Mit 22 beziehungsweise 24 Runden spulten Markelov und Latifi für ihre Teams ein ordentliches Pensum ab. Vor allem der Russe freute sich darüber, bei seiner Premiere nicht von Problemen heimgesucht worden zu sein. "Ich war sehr aufgeregt hier heute zu fahren und bin sehr glücklich mit allem", so der Formel-2-Pilot. In der Zeitenliste landete er als 15. eine Sekunde hinter Stammpilot Nico Hülkenberg.

"Das Team hat mir gutes Feedback gegeben und es war eine tolle Erfahrung. Ich habe mich schon nach der zweiten Runde richtig gut gefühlt. Vielen Dank an Renault für diese erste Erfahrung in einer offiziellen Session", so Markelov, der das F2-Qualifying im Gegensatz zu Norris nur als 19. abschloss.

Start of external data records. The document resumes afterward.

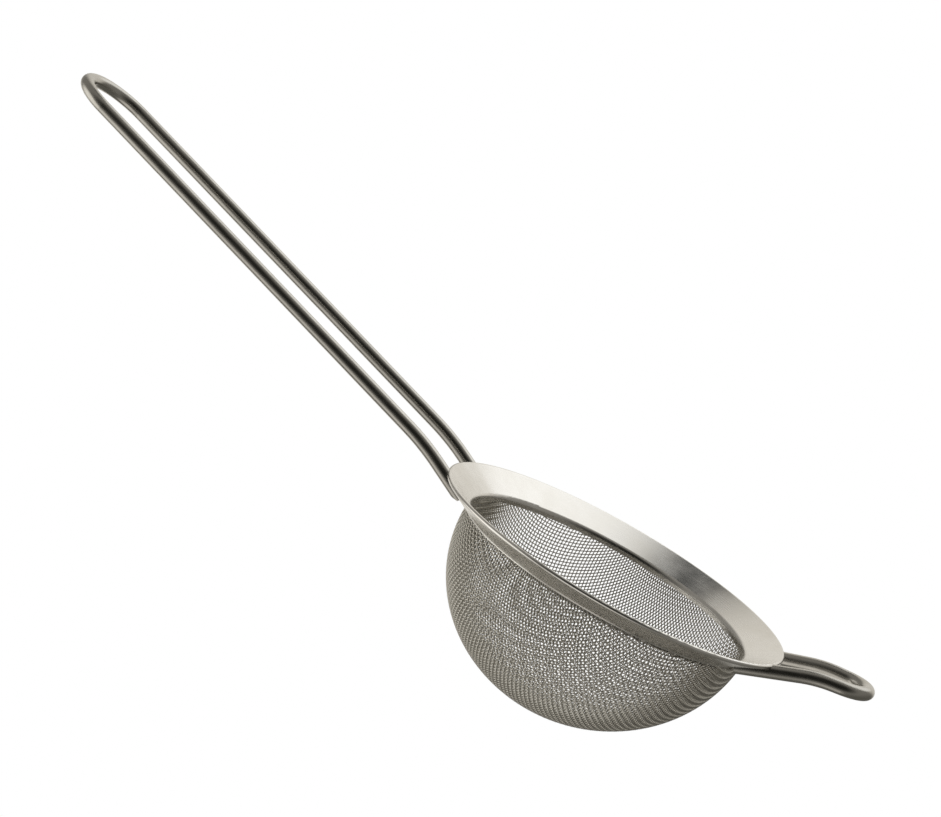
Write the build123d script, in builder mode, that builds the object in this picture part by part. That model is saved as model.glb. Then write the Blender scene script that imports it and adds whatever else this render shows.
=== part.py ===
"""Tea strainer: a woven steel bowl gripped in a conical double rim, with a long
hairpin handle and a short rest loop of round wire welded under the rim.

Frame, in millimetres: the origin is the centre of the rim, level with the top of
its lip. +X points to the rest loop, the handle runs towards -X and +Z is up.
"""
import os
from math import atan2, cos, hypot, pi, radians, sin, tan

from build123d import *

# ---- driving dimensions -------------------------------------------------
rim_r = 40.0          # outermost radius of the lip
flange_slope = 30.0   # fall of the conical flange towards the bowl, degrees
sheet_t = 0.3         # pressed sheet of both rim rings
cloth_t = 0.35        # woven cloth, flattened where it is gripped
neck_r = 32.5         # inside radius of the neck at the foot of the flange
neck_bend = 1.2       # bend between flange and neck, on the side that shows
neck_foot = -5.4      # where the neck of the upper ring ends and the bowl begins
clamp_foot = -4.7     # where the short neck of the clamp ring ends
curl_w = 0.4          # how far the lip's curl reaches back under the flange
cloth_edge = 0.6      # where the gripped cloth ends, from the lip

bowl_bottom = -36.4   # lowest point of the cloth

wire_d = 3.0          # wire of the handle and of the rest loop
handle_gap = 19.6     # handle legs, centre to centre
rest_gap = 11.7       # rest loop legs at their half-round turn
rest_spread = 18.3    # rest loop legs at their welded ends
bend_r = 55.0         # gentle bend of the handle where it leaves the rim
rest_bend_r = 28.0    # the same bend on the rest loop
end_cut = -4.75       # the handle's ends are cut level here and taper off

# Side view of one leg, as (x, z): welded end, bend, start of the half-round turn
handle_line = ((-33.4, -4.2), (-46.0, 1.75), (-144.9, 28.4))
rest_line = ((32.4, -4.25), (47.7, 2.0), (52.7, 2.75))

os.makedirs("parts", exist_ok=True)

# ---- the rim's section ---------------------------------------------------
# Each layer of the rim lies at a depth below the top face of the flange. A place
# on a layer is given by its distance inwards from the lip and by that depth.
slope = radians(flange_slope)
clamp_depth = sheet_t + cloth_t
lip_t = clamp_depth + sheet_t
lip_centre = (rim_r - lip_t / 2, -lip_t / 2)


def on_flange(inwards, depth):
    """A place on the flange's section, as (radius, height)."""
    lift = lip_t / 2 - depth
    radius = lip_centre[0] - lift * sin(slope) - inwards * cos(slope)
    height = lip_centre[1] + lift * cos(slope) - inwards * sin(slope)
    return (radius, height)


def neck_corner(depth):
    """Where a layer of the flange would meet the same layer of the neck."""
    start = on_flange(0, depth)
    return on_flange((start[0] - neck_r - depth) / cos(slope), depth)


def layer(outer_points, top, bottom, foot):
    """Section of one rim layer: down the flange, round the bend and down the neck.

    outer_points close the layer at its outer end, from its underside to its top.
    """
    top_corner = neck_corner(top)
    bottom_corner = neck_corner(bottom)
    with BuildSketch() as section:
        with BuildLine():
            Polyline(
                *outer_points,
                top_corner,
                (neck_r + top, foot),
                (neck_r + bottom, foot),
                bottom_corner,
                close=True,
            )
        make_face()
        for corner, depth in ((top_corner, top), (bottom_corner, bottom)):
            at_corner = section.vertices().sort_by_distance(Vector(*corner, 0))[0]
            fillet(at_corner, neck_bend - depth)
    return section.sketch


# ---- upper rim ring --------------------------------------------------------
# A pressed cone with a short neck inside. Its outer edge is curled under itself,
# which makes the rounded lip, and ends flush against the edge of the clamp ring.
with BuildPart() as rim_flange:
    with BuildSketch(Plane.XZ):
        add(layer((on_flange(0, sheet_t), on_flange(0, 0)), 0, sheet_t, neck_foot))
        with BuildLine():
            lip_out = ThreePointArc(
                on_flange(0, 0),
                on_flange(-lip_t / 2, lip_t / 2),
                on_flange(0, lip_t),
            )
            Polyline(
                lip_out @ 1,
                on_flange(curl_w, lip_t),
                on_flange(curl_w, lip_t - sheet_t),
                on_flange(0, lip_t - sheet_t),
            )
            ThreePointArc(
                on_flange(0, lip_t - sheet_t),
                on_flange(sheet_t - lip_t / 2, lip_t / 2),
                on_flange(0, sheet_t),
            )
            Line(on_flange(0, sheet_t), lip_out @ 0)
        make_face()
    revolve(axis=Axis.Z)
rim_flange.part.label = "rim_flange"
export_step(rim_flange.part, "parts/rim_flange.step")

# ---- clamp ring --------------------------------------------------------------
# The lower ring holds the cloth against the upper one. With the lip's curl it makes
# one smooth underside.
with BuildPart() as rim_clamp_ring:
    with BuildSketch(Plane.XZ):
        outer_edge = (
            on_flange(curl_w, clamp_depth + sheet_t),
            on_flange(curl_w, clamp_depth),
        )
        add(layer(outer_edge, clamp_depth, clamp_depth + sheet_t, clamp_foot))
    revolve(axis=Axis.Z)
rim_clamp_ring.part.label = "rim_clamp_ring"
export_step(rim_clamp_ring.part, "parts/rim_clamp_ring.step")


# ---- woven bowl ----------------------------------------------------------------
# The cloth is one thin closed shell with the outer shape of the drawn weave: a half
# ellipsoid below the neck. Its edge flares out between the two rings.
def bowl_profile(inset):
    """Half profile of the bowl's face that lies this far inside its outer face."""
    neck = neck_r + clamp_depth - inset
    depth = neck_foot - bowl_bottom - inset
    Line(neck_corner(clamp_depth - inset), (neck, neck_foot))
    EllipticalCenterArc((0, neck_foot), neck, depth, start_angle=270, arc_size=90)


def cloth_section():
    """Section of the cloth: gripped edge, neck and bowl down to the axis."""
    with BuildSketch() as section:
        with BuildLine():
            bowl_profile(0)
            bowl_profile(cloth_t)
            Line((0, bowl_bottom), (0, bowl_bottom + cloth_t))
            Polyline(
                neck_corner(clamp_depth),
                on_flange(cloth_edge, clamp_depth),
                on_flange(cloth_edge, sheet_t),
                neck_corner(sheet_t),
            )
        make_face()
        for depth in (sheet_t, clamp_depth):
            corner = Vector(*neck_corner(depth), 0)
            at_corner = section.vertices().sort_by_distance(corner)[0]
            fillet(at_corner, neck_bend - depth)
    return section.sketch


with BuildPart() as mesh_bowl:
    with BuildSketch(Plane.XZ):
        add(cloth_section())
    revolve(axis=Axis.Z)
mesh_bowl.part.label = "mesh_bowl"
export_step(mesh_bowl.part, "parts/mesh_bowl.step")


# ---- wires -------------------------------------------------------------------------
# The handle and the rest loop are hairpins of the same wire. The welded ends lie
# against the underside of the rim and are flattened there to its slope.
def hairpin(line, gap, spread, bend):
    """Centre line of a hairpin: two bent legs joined by a rounded turn.

    The legs are gap apart at the turn and spread apart at their welded ends.
    """
    weld_end, knee, turn = line
    run = hypot(turn[0] - knee[0], turn[1] - knee[1])
    opening = (spread - gap) / 2 / abs(turn[0] - weld_end[0])
    lean = atan2(opening * abs(turn[0] - knee[0]), run)
    reach = gap / 2 * tan((pi / 2 - lean) / 2) / run
    tip_x = turn[0] + reach * (turn[0] - knee[0])
    tip_z = turn[1] + reach * (turn[1] - knee[1])
    with BuildLine() as path:
        for side in (1, -1):
            leg = []
            for x, z in (weld_end, knee, turn):
                leg.append((x, side * (gap / 2 + opening * abs(turn[0] - x)), z))
            FilletPolyline(*leg, radius=bend)
        ThreePointArc(
            (turn[0], gap / 2, turn[1]),
            (tip_x, 0, tip_z),
            (turn[0], -gap / 2, turn[1]),
        )
    return path.wire()


def rim_space_section():
    """Section of the space that the rim and the bowl take, seen from below."""
    with BuildSketch() as section:
        with BuildLine():
            Polyline(
                (0, 2 * wire_d),
                (on_flange(0, 0)[0], 2 * wire_d),
                on_flange(0, 0),
                on_flange(0, lip_t),
                neck_corner(lip_t),
                (neck_r + lip_t, bowl_bottom),
                (0, bowl_bottom),
                close=True,
            )
        make_face()
        corner = Vector(*neck_corner(lip_t), 0)
        fillet(section.vertices().sort_by_distance(corner)[0], neck_bend - lip_t)
        with Locations(lip_centre):
            Circle(lip_t / 2)
    return section.sketch


# The space is taken away from the wires, so that their ends lie face to face with
# the rim and clear of the bowl.
with BuildSketch(Plane.XZ) as rim_space:
    add(rim_space_section())

with BuildPart() as handle_wire:
    handle_path = hairpin(handle_line, handle_gap, handle_gap, bend_r)
    with BuildSketch(Plane(origin=handle_path @ 0, z_dir=handle_path % 0)):
        Circle(wire_d / 2)
    sweep(path=handle_path)
    revolve(rim_space.sketch, axis=Axis.Z, mode=Mode.SUBTRACT)
    with BuildSketch(Plane.XY.offset(end_cut)):
        with Locations((-neck_r, 0)):
            Rectangle(4 * wire_d, 2 * handle_gap)
    extrude(amount=-wire_d, mode=Mode.SUBTRACT)
handle_wire.part.label = "handle_wire"
export_step(handle_wire.part, "parts/handle_wire.step")

with BuildPart() as rest_loop:
    rest_path = hairpin(rest_line, rest_gap, rest_spread, rest_bend_r)
    with BuildSketch(Plane(origin=rest_path @ 0, z_dir=rest_path % 0)):
        Circle(wire_d / 2)
    sweep(path=rest_path)
    revolve(rim_space.sketch, axis=Axis.Z, mode=Mode.SUBTRACT)
rest_loop.part.label = "rest_loop"
export_step(rest_loop.part, "parts/rest_loop.step")
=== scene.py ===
"""Looks of the tea strainer: the woven bowl wire by wire, brushed and drawn steel,
a white studio and the camera. Lengths are in metres, in the part's own frame: the
origin is the centre of the rim, level with the top of its lip. +X points to the rest
loop and +Z is up.
"""

from math import cos, pi, radians, sin, tan

import bpy
import numpy as np
from mathutils import Matrix, Vector


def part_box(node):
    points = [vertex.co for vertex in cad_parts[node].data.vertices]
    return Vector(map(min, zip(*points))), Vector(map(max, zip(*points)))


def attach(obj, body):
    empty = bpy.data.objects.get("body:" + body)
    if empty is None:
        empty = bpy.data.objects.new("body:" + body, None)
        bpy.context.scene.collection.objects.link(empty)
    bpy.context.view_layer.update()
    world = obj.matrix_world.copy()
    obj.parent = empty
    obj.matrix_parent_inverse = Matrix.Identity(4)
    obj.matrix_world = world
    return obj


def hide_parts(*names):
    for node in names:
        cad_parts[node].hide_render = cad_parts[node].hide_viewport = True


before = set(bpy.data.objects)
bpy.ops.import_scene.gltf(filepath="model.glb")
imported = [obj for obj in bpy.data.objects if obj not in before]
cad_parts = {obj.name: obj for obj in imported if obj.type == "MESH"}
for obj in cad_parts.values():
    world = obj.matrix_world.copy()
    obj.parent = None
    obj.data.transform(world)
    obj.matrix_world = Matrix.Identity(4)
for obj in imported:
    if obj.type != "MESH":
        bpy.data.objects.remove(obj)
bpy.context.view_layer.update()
MM = 0.001
WHITE = (1, 1, 1, 1)

# ---- sizes that the weave shares with the CAD bowl --------------------------
rim_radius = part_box("rim_flange")[1].x
bowl_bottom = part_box("mesh_bowl")[0].z
flange_slope = radians(30.0)
sheet = 0.3 * MM            # pressed sheet of the rim rings
cloth = 0.35 * MM           # room for the cloth between the rings
neck_radius = 32.5 * MM     # inside of the upper ring's neck
bowl_top = -5.4 * MM        # height where the neck ends and the bowl begins
grip_end = -2.9 * MM        # the wires end below this height, between the rings

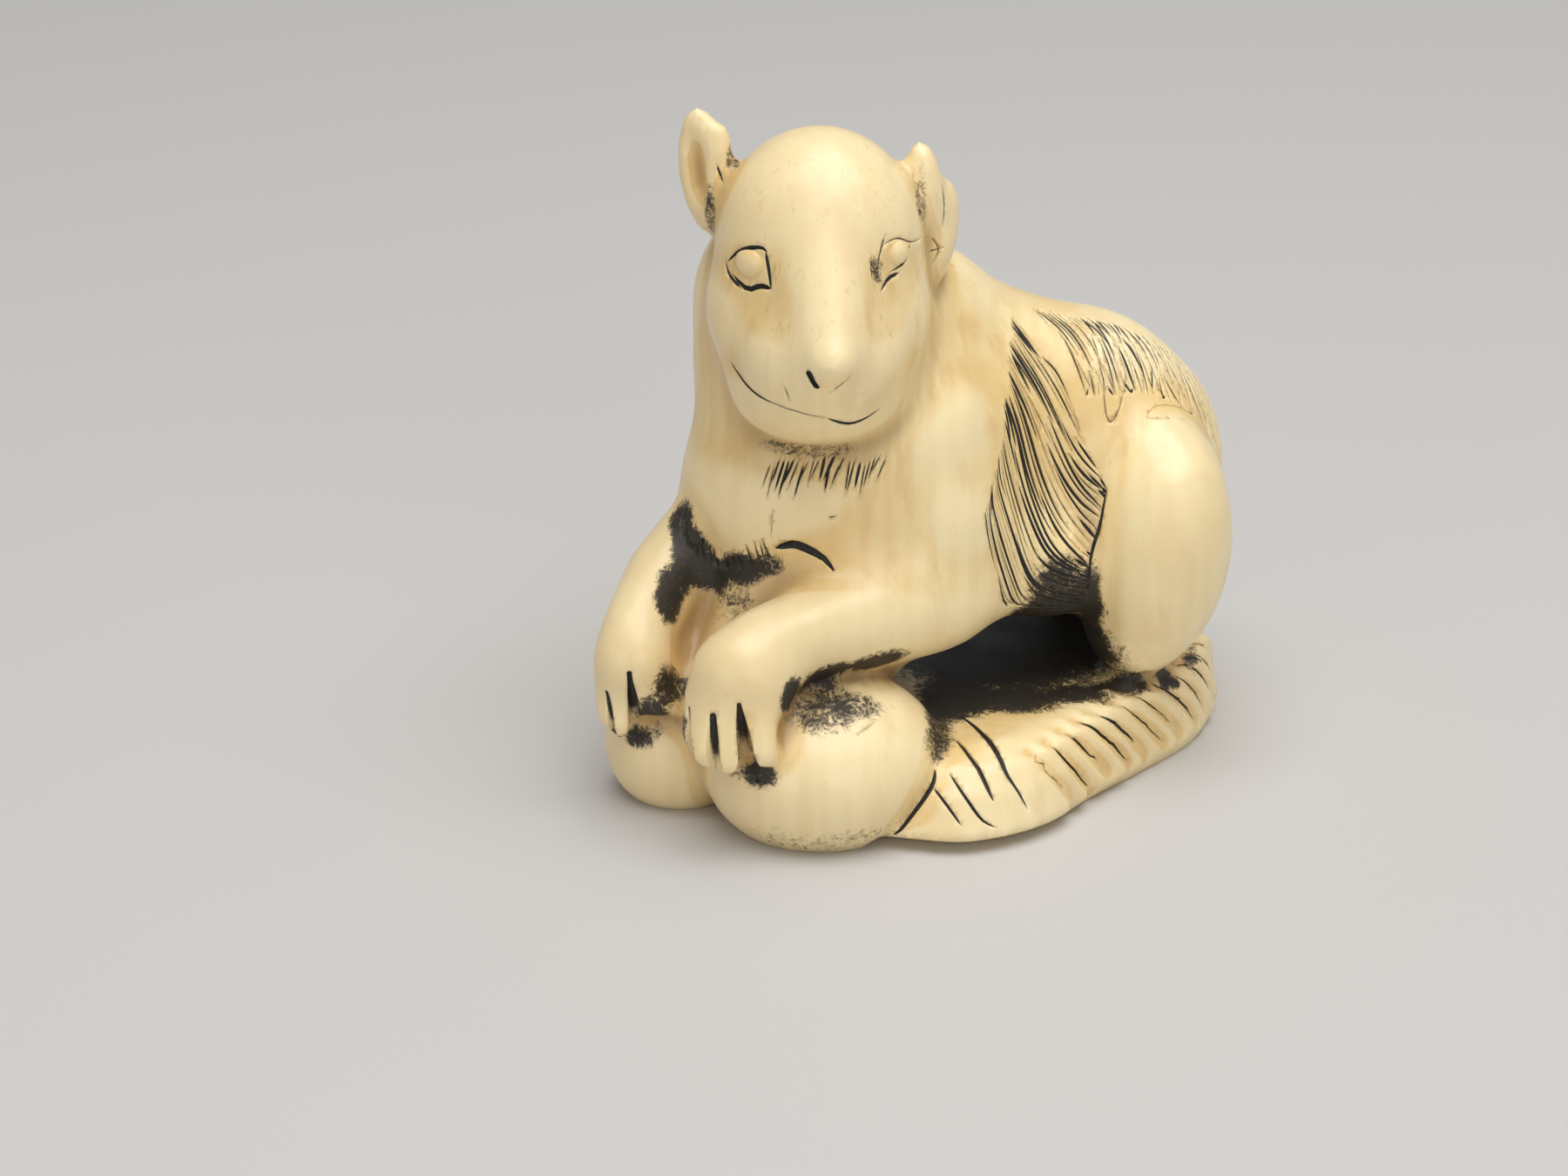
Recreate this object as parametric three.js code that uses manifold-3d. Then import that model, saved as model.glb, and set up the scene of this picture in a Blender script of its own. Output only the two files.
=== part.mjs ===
// A carved netsuke, in millimetres: a rat crouches over two smooth stones on a low ribbed plinth,
// with its head turned to the front. It is one piece of ivory. +Z is up, the rat looks along -Y,
// and the origin is at the middle of the underside.
import * as THREE from "three";
import { LoftGeometry } from "three/addons/geometries/LoftGeometry.js";
import { MarchingCubes } from "three/addons/objects/MarchingCubes.js";
import { mergeVertices } from "three/addons/utils/BufferGeometryUtils.js";
import Module from "manifold-3d";

const wasm = await Module();
wasm.setup();

// --- Driving dimensions -------------------------------------------------------------------------

const PLINTH_TOP = 5.1; // height of the plinth's upper face
const UNDERSIDE_CUT = 6; // depth of the block that trims the underside flat
const CELL = 1.3; // spacing of the grid on which the body's surface is traced
const FIELD_SPAN = 52; // side of the cube that the grid fills
const FIELD_CENTRE = [0, 0, 22];
const CORD_PASSAGE = { at: [4.8, 2, 7.4], halfWidth: 5.6, halfHeight: 2.3, halfLength: 17, turn: 6 };
const MIDDLE = [0.17, -0.95]; // where the middle of the outline falls among the places below

// --- Masses of the body: smooth lumps, each at a place, with three radii and a turn in degrees ----

const lump = (at, radii, turn = [0, 0, 0]) => ({ at, radii, turn });
// A limb segment runs from one point to another and swells or tapers between two radii.
const segment = (from, to, fromRadius, toRadius) => ({ from, to, fromRadius, toRadius });

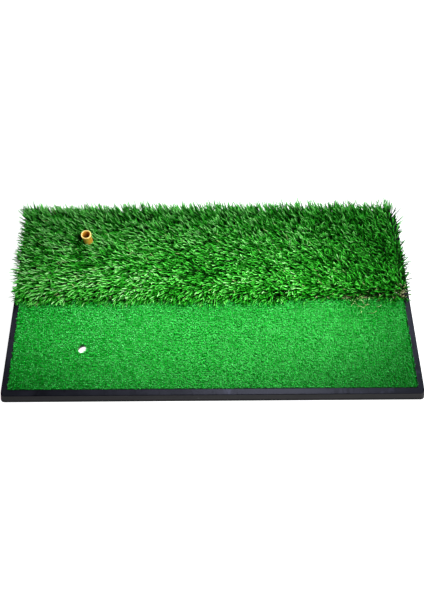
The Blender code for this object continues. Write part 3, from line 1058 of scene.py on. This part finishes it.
def make_camera():
    """The camera stands in front of the mat and looks steeply down on it."""
    data = bpy.data.cameras.new("camera")
    data.sensor_fit = "HORIZONTAL"
    data.sensor_width = SENSOR_WIDTH
    data.lens = CAMERA_LENS
    camera = bpy.data.objects.new("camera", data)
    pitch, yaw, roll = (math.radians(angle) for angle in (CAMERA_PITCH, CAMERA_YAW, CAMERA_ROLL))
    ahead = Vector(
        (math.sin(yaw) * math.cos(pitch), math.cos(yaw) * math.cos(pitch), -math.sin(pitch))
    )
    level = Vector((math.cos(yaw), -math.sin(yaw), 0))
    above = level.cross(ahead)
    right = math.cos(roll) * level + math.sin(roll) * above
    up = -math.sin(roll) * level + math.cos(roll) * above
    turn = Matrix((right, up, -ahead)).transposed().to_4x4()
    camera.matrix_world = Matrix.Translation(CAMERA_PLACE) @ turn
    bpy.context.scene.camera = link(camera)


# ---------------------------------------------------------------- build


def dress(node, material):
    """A CAD node that is shown as it is takes a better material."""
    node.data.materials.clear()
    node.data.materials.append(material)


def make_long_turf():
    """Blades over curly thatch."""
    blade = strand_material(
        "green_blades", BLADE_SHADES, BLADE_PAINTED_ROOT_SHADE, roughness=0.42, streak=900.0,
        specular=0.15, glint=(0.35, 1.0, 0.30), fade=(0.69, 0.98),
    )
    make_blades(blade)
    thatch = strand_material(
        "tan_thatch", THATCH_SHADES, THATCH_PAINTED_ROOT_SHADE, roughness=0.55, streak=1500.0
    )
    make_thatch(thatch)
    make_frayed_thatch(thatch)


def make_short_turf():
    """Short yarn over a dense bed."""
    yarn = strand_material(
        "short_green_yarn", YARN_SHADES, YARN_PAINTED_ROOT_SHADE, roughness=0.6, streak=1400.0,
        specular=0.05, glint=(0.25, 1.0, 0.35), fade=(0.25, 0.90),
    )
    bed = cloudy_material("yarn_bed", *BED_SHADES, scale=900.0, roughness=0.9)
    make_turf_bed(bed)
    make_short_yarn(yarn)


bpy.context.scene.view_settings.view_transform = "Standard"
make_camera()
make_lights()
make_floor()

dress(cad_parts["rubber_base"], rubber_material())
LAYERS = {
    "adhesive": cloudy_material(
        "amber_hot_melt", (0.30, 0.22, 0.10), (0.55, 0.45, 0.25), scale=120.0, roughness=0.4
    ),
    "latex_coat": cloudy_material(
        "grey_latex", (0.09, 0.095, 0.10), (0.17, 0.175, 0.18), scale=200.0, roughness=0.65
    ),
    "primary_backing": weave_material(
        "woven_tape", (0.012, 0.014, 0.012), (0.040, 0.045, 0.040), thread=0.0013
    ),
}
for strip in ("short_turf", "long_turf"):
    for layer, material in LAYERS.items():
        dress(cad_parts[f"{strip}_{layer}"], material)

make_long_turf()
make_short_turf()
make_tee(tee_material())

Latifi wurde anderthalb Sekunden hinter Stammpilot Esteban Ocon 17. Der Kanadier, dessen Vater diesen Sommer als Shareholder bei McLaren einstieg, half dem Team dabei, das in Singapur erstmals eingesetzte Upgrade am VJM11 weiter zu erforschen. "Das Team lernt immer noch über das neue Upgrade-Paket und ich habe mich gefreut, mehr Daten dafür sammeln zu können", so Latifi.